Mi lasciai crescere la barba. Comprai dei nuovi abiti alla moda. Raccolsi un’imbronciata sedicenne con un seno enorme a “Times” Square, la ubriacai di cocktail al rum nel covo più elegante dell’Hyatt Regency, vi affittai una stanza per due ore e mi accoppiai rabbiosamente a lei. Passai tre giorni al Columbia Medical Center come soggetto volontario per le ricerche sulla sonopuntura e quando me ne andai avevo tutte le ossa che ronzavano. Andai all’ufficio dei Numeri della mia zona, scommisi mille dollari sul 666 e rimasi pulito perché uscì il 667. Furioso, mi lamentai con Carvajal: — Posso anche fare delle pazzie, ma questa mi è costata un po’ troppo. Non avreste potuto darmi il numero esatto?

Lui sorrise in modo evasivo e disse di avermi dato il numero esatto. Evidentemente dovevo perdere. Faceva tutto parte del mio addestramento, diceva. Masochismo esistenziale: accostamento Zen al gioco. Okay. Mai fare delle domande.

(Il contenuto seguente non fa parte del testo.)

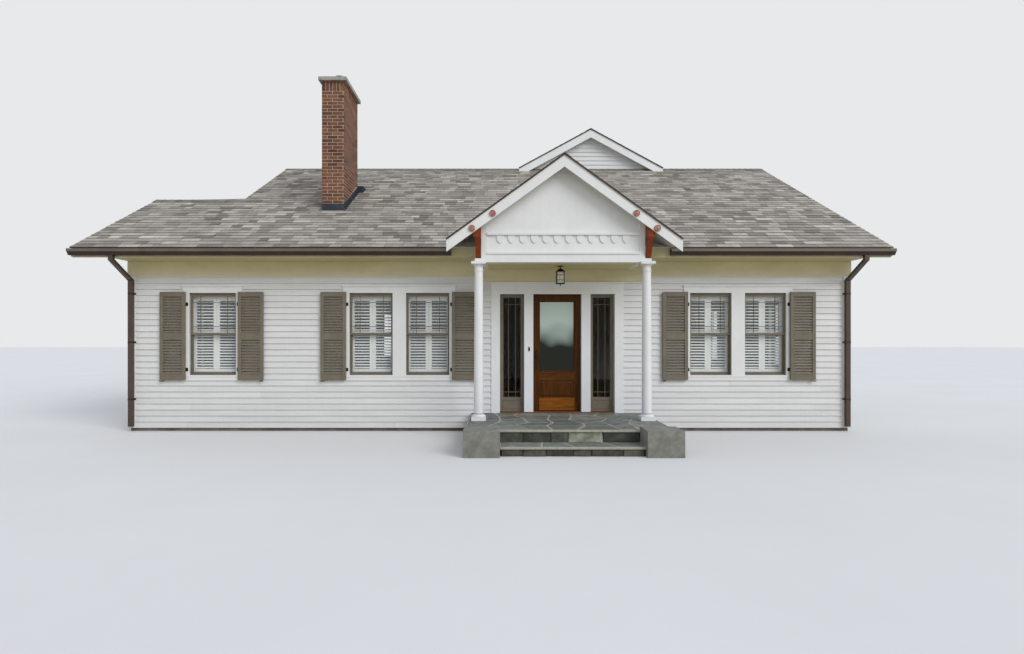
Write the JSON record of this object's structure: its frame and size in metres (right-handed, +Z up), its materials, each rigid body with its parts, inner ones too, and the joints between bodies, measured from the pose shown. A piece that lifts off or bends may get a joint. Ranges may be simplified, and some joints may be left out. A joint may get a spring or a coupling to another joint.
{
  "type": "single-storey timber bungalow with a gabled entrance porch",
  "caption": "Long low white-sided bungalow under a pitched shingle roof, with a gabled porch, hinged louvred shutters, a panelled front door and a brick chimney.",
  "frame": {"origin": "middle of the building's footprint box, at ground level", "axes": "+Z up; +Y from the entrance front to the rear; +X along the front to the right as seen from the front"},
  "size_m": [13.725, 11.297, 7.05],
  "materials": {
    "siding": "cool white painted lap siding, satin",
    "white_trim": "white painted boards, satin",
    "shingles": "weathered grey-brown asphalt shingles, rough",
    "brown_metal": "dark brown baked enamel",
    "black_metal": "black satin paint",
    "flashing": "dark slate-blue sheet metal",
    "brick": "red-brown fired brick with pale mortar, matt",
    "concrete": "cast concrete, matt",
    "floor_boards": "oiled floorboards",
    "bluestone": "cut dark blue-grey flagstone",
    "grey_stone": "grey block, slightly rough",
    "stained_wood": "red-brown stained timber",
    "door_wood": "varnished mid-brown hardwood",
    "taupe_paint": "taupe painted wood, satin",
    "glass": "clear window glass"
  },
  "bodies": {
    "house": {"foundation": "concrete", "floor": "floor_boards", "front_wall_left": "siding", "front_wall_right": "siding", "front_wall_over_door": "siding", "right_gable_wall": "siding", "rear_wall": "siding", "left_gable_wall": "siding", "left_wall_over_wing": "siding", "wing_end_wall": "siding", "wing_rear_wall": "siding", "main_roof_front": "shingles", "main_roof_rear": "shingles", "wing_roof": "shingles", "attic_gable_walls": "siding", "attic_gable_roof": "shingles", "eave_boards": "white_trim", "rake_boards": "white_trim", "gutters": "brown_metal", "downspouts": "brown_metal", "chimney": "brick", "chimney_cap": "concrete", "chimney_flashing": "flashing", "corner_boards": "white_trim", "porch_column_left": "white_trim", "porch_column_right": "white_trim", "porch_beam": "white_trim", "porch_gable_wall": "siding", "porch_frieze": "white_trim", "porch_side_walls": "siding", "porch_roof": "shingles", "porch_rake_boards": "white_trim", "porch_brackets": "stained_wood", "porch_ceiling": "siding", "lantern": "black_metal", "lantern_glass": "glass", "landing": "bluestone", "lower_step": "bluestone", "pedestals": "grey_stone", "entry_posts": "white_trim", "entry_casing": "white_trim", "threshold": "door_wood", "sidelights": "taupe_paint", "window_casings": "white_trim", "window_sashes": "taupe_paint", "window_glass": "glass", "inner_shutters": "white_trim", "shutter_hardware": "black_metal"},
    "front_door_leaf": {"front_door": "door_wood", "door_glass": "glass", "door_handle": "black_metal"},
    "left_window_left_shutter_leaf": {"left_window_left_shutter": "taupe_paint"},
    "left_window_right_shutter_leaf": {"left_window_right_shutter": "taupe_paint"},
    "middle_window_left_shutter_leaf": {"middle_window_left_shutter": "taupe_paint"},
    "middle_window_right_shutter_leaf": {"middle_window_right_shutter": "taupe_paint"},
    "right_window_left_shutter_leaf": {"right_window_left_shutter": "taupe_paint"},
    "right_window_right_shutter_leaf": {"right_window_right_shutter": "taupe_paint"}
  },
  "joints": [
    {"name": "front_door_hinge", "type": "hinge", "parent": "house", "child": "front_door_leaf", "pos_m": [1.7385, -3.2475, 0.32], "axis": [0, 0, -1], "range_deg": [0, 95]},
    {"name": "left_window_left_shutter_hinge", "type": "hinge", "parent": "house", "child": "left_window_left_shutter_leaf", "pos_m": [-5.223, -3.443, 0.905], "axis": [0, 0, 1], "range_deg": [0, 180]},
    {"name": "left_window_right_shutter_hinge", "type": "hinge", "parent": "house", "child": "left_window_right_shutter_leaf", "pos_m": [-4.278, -3.443, 0.905], "axis": [0, 0, -1], "range_deg": [0, 180]},
    {"name": "middle_window_left_shutter_hinge", "type": "hinge", "parent": "house", "child": "middle_window_left_shutter_leaf", "pos_m": [-2.405, -3.443, 0.905], "axis": [0, 0, 1], "range_deg": [0, 180]},
    {"name": "middle_window_right_shutter_hinge", "type": "hinge", "parent": "house", "child": "middle_window_right_shutter_leaf", "pos_m": [-0.524, -3.443, 0.905], "axis": [0, 0, -1], "range_deg": [0, 180]},
    {"name": "right_window_left_shutter_hinge", "type": "hinge", "parent": "house", "child": "right_window_left_shutter_leaf", "pos_m": [3.593, -3.443, 0.905], "axis": [0, 0, 1], "range_deg": [0, 180]},
    {"name": "right_window_right_shutter_hinge", "type": "hinge", "parent": "house", "child": "right_window_right_shutter_leaf", "pos_m": [5.408, -3.443, 0.905], "axis": [0, 0, -1], "range_deg": [0, 180]}
  ]
}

La settimana seguente mi fece scommettere altri mille dollari sul 333 e finalmente vinsi, un gruzzolo notevole. Se non altro, c’erano delle piccole compensazioni.

Indossavo i miei abiti ridicoli. Regolarmente mi depilavo la testa. Sopportavo il prurito della barba e dopo un po’ non lo sentii più. Spedivo il sindaco a colazione e a pranzo con una strana varietà di uomini politici potenzialmente influenti in futuro. Con l’aiuto di Dio, seguivo il copione.

Ai primi di ottobre Carvajal mi disse: — E adesso fate domanda di divorzio.